Lastly, we return the evaluation given the new body we created

The last piece of this puzzle is replace. This is what updates the list to be something new (code rewriting code):

def replace(node, mapping):
    if type(node) is str:
        if node in mapping:
            return mapping[node]
        else:
            return node
    elif type(node) is list:
        return [replace(e, mapping) for e in node]
    else:
        raise TypeError(f"invalid node type: {node}")

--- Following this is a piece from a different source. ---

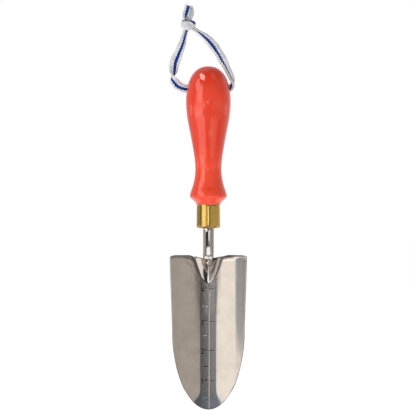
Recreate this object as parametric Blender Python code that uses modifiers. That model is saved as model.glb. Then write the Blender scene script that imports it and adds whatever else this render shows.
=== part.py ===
"""Hand trowel: turned and painted wooden handle, drawn brass ferrule, cranked
round steel stem whose tang runs up into the handle, pressed stainless steel
blade with a folded ridge that hugs the end of the stem, weld beads, and a
knotted hanging cord through the handle.

Units are metres.  +Z runs up the handle's axis, +X is to the right, and the
blade's hollow face looks forward, towards -Y.  The origin is on the handle's
axis, level with the blade's tip, so z is also the planting depth.
"""
import bpy
import bmesh
from math import sin, cos, tan, pi, sqrt, atan, radians
from mathutils import Vector

MM = 0.001
GAP = 0.3 * MM                  # clearance between neighbouring pieces

# ------------------------------------------------------- handle (turned wood)
# "down" is measured from the handle's top
HANDLE_TOP_Z = 284.8 * MM
DOME_DEPTH = 29.6 * MM          # top of the dome down to the widest point
BULGE_R = 18.6 * MM             # widest radius
DOME_POWER = 2.3                # superellipse exponent of the dome
COLLAR_R = 15.35 * MM
COLLAR_DOWN = 107.3 * MM
FOOT_R = 9.9 * MM               # foot of the collar, on the ferrule's mouth
FOOT_DOWN = 114.7 * MM
FOOT_Z = HANDLE_TOP_Z - FOOT_DOWN
# grip between the widest point and the collar: (down, radius)
GRIP = (
    (DOME_DEPTH, BULGE_R),
    (40.3 * MM, 17.85 * MM),
    (50.2 * MM, 16.15 * MM),
    (60.1 * MM, 14.20 * MM),
    (70.1 * MM, 12.45 * MM),
    (77.5 * MM, 11.35 * MM),
    (85.5 * MM, 10.84 * MM),
    (92.4 * MM, 11.50 * MM),
    (99.9 * MM, 13.30 * MM),
    (104.0 * MM, 14.70 * MM),
    (COLLAR_DOWN, COLLAR_R),
)
TENON_R = 8.50 * MM             # spigot that the ferrule is driven over
TENON_BOTTOM_Z = 153.4 * MM
TENON_CHAMFER = 0.6 * MM
DOME_RINGS = 12
DOME_RING_POWER = 1.25          # above 1 draws the rings closer to the top
GRIP_RINGS = 17
FOOT_RINGS = 5
TURN_STEPS = 48                 # segments round the handle and the ferrule

BORE_END_GAP = 1.2 * MM         # room above the tang's tip
BORE_OVERRUN = 5 * MM           # the bore's cutter runs this far below the tenon
BORE_STEPS = 24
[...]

That’s it! This function is what rewrites code before it gets executed. Let’s break it down:

If the node we’re currently looking at is a string
- If this string is a key in our mapping dictionary (if it’s a parameter)
  - Return the corresponding value (argument)
- Otherwise, it’s just a regular “word” (something other than ( or ))
  - Return it unmodified
If the node we’re currently looking at is a list
- Call this function for every element in the list (recursion!)
- We’re using list comprehension here, but a simple loop-and-update would work
- In JavaScript, Array.prototype.map() would be perfect for this
Otherwise, raise an error
- This is simply to be defensive, we shouldn’t find ourselves in this situation

Kicking the tires

In the last post, we had a test file we wrote some code assertions in. Let’s add a new section to that:

(do
  ...

  (print-v :_____macros)
  (def infix (macro (a f b) (f a b)))
  
  (assert (= (infix 1 + 2) 3))
  (assert (= (infix 5 - 4) 1))
)

And if we run our interpreter with python main.py:

...
:_____macros
:pass
:pass

It works! We’ve added metaprogramming with only 25 more lines of code. Here’s my code for this blog post.

At this point, the sky is the limit. With the power to manipulate the language itself, we can add all sorts new language features without having to write any new python code.